来源:法律博客 作者:孙国东法律博客 人气: 发布时间:2017-03-15
摘要:“人民”(人民主权)是以“公民”(人权)的现实存在为前提的。正如哈贝马斯指出的,“所要寻求的‘人权’与人民主权的内在关联在于,法律上建制化的自我立法之要求,惟有借助于一种同时蕴含着对可诉的( actionab

“人民”(人民主权)是以“公民”(人权)的现实存在为前提的。正如哈贝马斯指出的,“所要寻求的‘人权’与人民主权的内在关联在于,法律上建制化的自我立法之要求,惟有借助于一种同时蕴含着对可诉的(actionable)个体自由提供保障的法典始能实现。
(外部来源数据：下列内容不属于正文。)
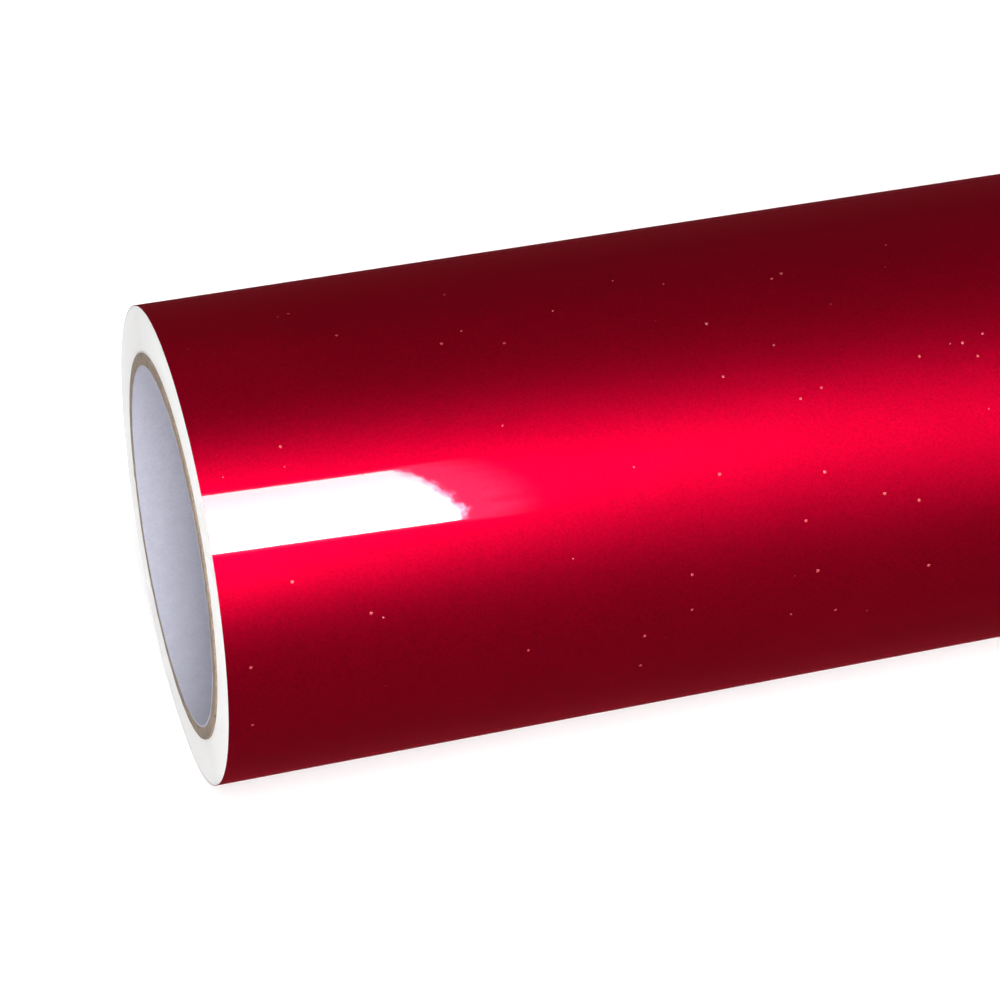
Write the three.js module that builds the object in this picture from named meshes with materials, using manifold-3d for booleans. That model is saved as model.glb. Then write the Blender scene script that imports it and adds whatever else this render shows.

”如果没有公民基本权利的法律保障,“人民”便会是匿名化的“群众”(mass)或“大众”(multitude)。这种匿名化的“群众”或“大众”,当其以大民主的方式——无论是文革时期制度化的大民主,还是网络时代所谓“网络暴民”有组织、无公德的大民主——参与或影响行政和政治系统的运行时,他们是民粹主义的土壤;当其不能有效监督行政和政治系统的运行时,他们是极权主义的帮凶;当其合法权利受到严重侵害而得不到有效救济时,他们又可能成为社会动乱的诱因。惟有使“人民”以公民身份现实地享有广泛的公民和政治权利、经济社会文化权利,他们始能在公共自主的政治实践中养习公民美德,始能与国家权力的互动合作中践习民主共和的精神,始能积极参与法治社会和和谐社会的建设。没有公民基本权利的法律保障,“人民”甚至还不能享有“免于恐惧”的自由,因为他们可能会面临着随时被划为“敌人”的危险。故此,作为“人民公民化”的防御性保障,“敌人”亦必须“法律化”。这突出体现在刑法的规定中。然而,并非所有犯罪行为的实施者都可视为国家在政治上的敌人。惟有对政治共同体的生存和底线政治目标构成了根本挑战的人,始可被视为“敌人”。一般而言,危害国家安全的犯罪(即中国刑法中规定的“危害国家安全罪”)会危及政治共同体的生存,危害公共秩序的犯罪(即中国刑法中规定的“危害公共安全罪”)则威胁着政治共同体维护社会公共秩序的底线政治目标。故此,其行为人可视为政治共同体的“敌人”。为了保障公民的基本权利(言论自由),“危害国家安全罪”的认定尤其要尽可能避免“因言获罪”的情形。

(三)“永续国家”的外部“敌人”

从理想形态来看,世界范围内的国家若想全部建成“永续国家”,须确保国家之间的“永久和平”。根据康德的论述,这种“永久和平”的形成,需要满足如下六个“预备性条款”(preliminary articles):“任何和平条约的缔结,如果是为了秘密地保留可导致未来战争的材料,均不应当视为和约的缔结”;⑵“任何独立存在的国家(无论大小),均不可经由继承、交换、购买或赠送而被另一个国家获取”;“常备军应当逐渐地完全废除”;⑷“任何国债均不得在关涉某个国家的对外事务时签订”;“任何国家均不得以武力干涉他国的宪制(constitution)和政府”;“任何国家在与他国作战时,均不得容许必然会使未来和平时的相互信任成为不可能的那些敌对行为:例如,派遣暗杀者或放毒者、破坏降约以及在敌国中煽动叛乱等等”。它还应包括三个“确定性条款”(definitive articles):“每个国家的公民宪制都应该是共和制”;⑵“国际权利应当以自由国家的联盟体系(federalism)为基础”;“世界主义的权利(cosmopolitan right)将被限制于普遍友善(universal hospitality)的诸条件之上”。此外,康德还提出了两个“附论”(supplement)和两条“附录”(appendix)。时至今日,我们离康德向往“永久和平”的年份已过去了两百多年,但他所列明的这些“预备条款”“确定条款”等仍付之阙如——如果不是完全没有实现的话。在可预见的未来,人类的“永久和平”似乎依然是一种可欲不可求的乌托邦想象。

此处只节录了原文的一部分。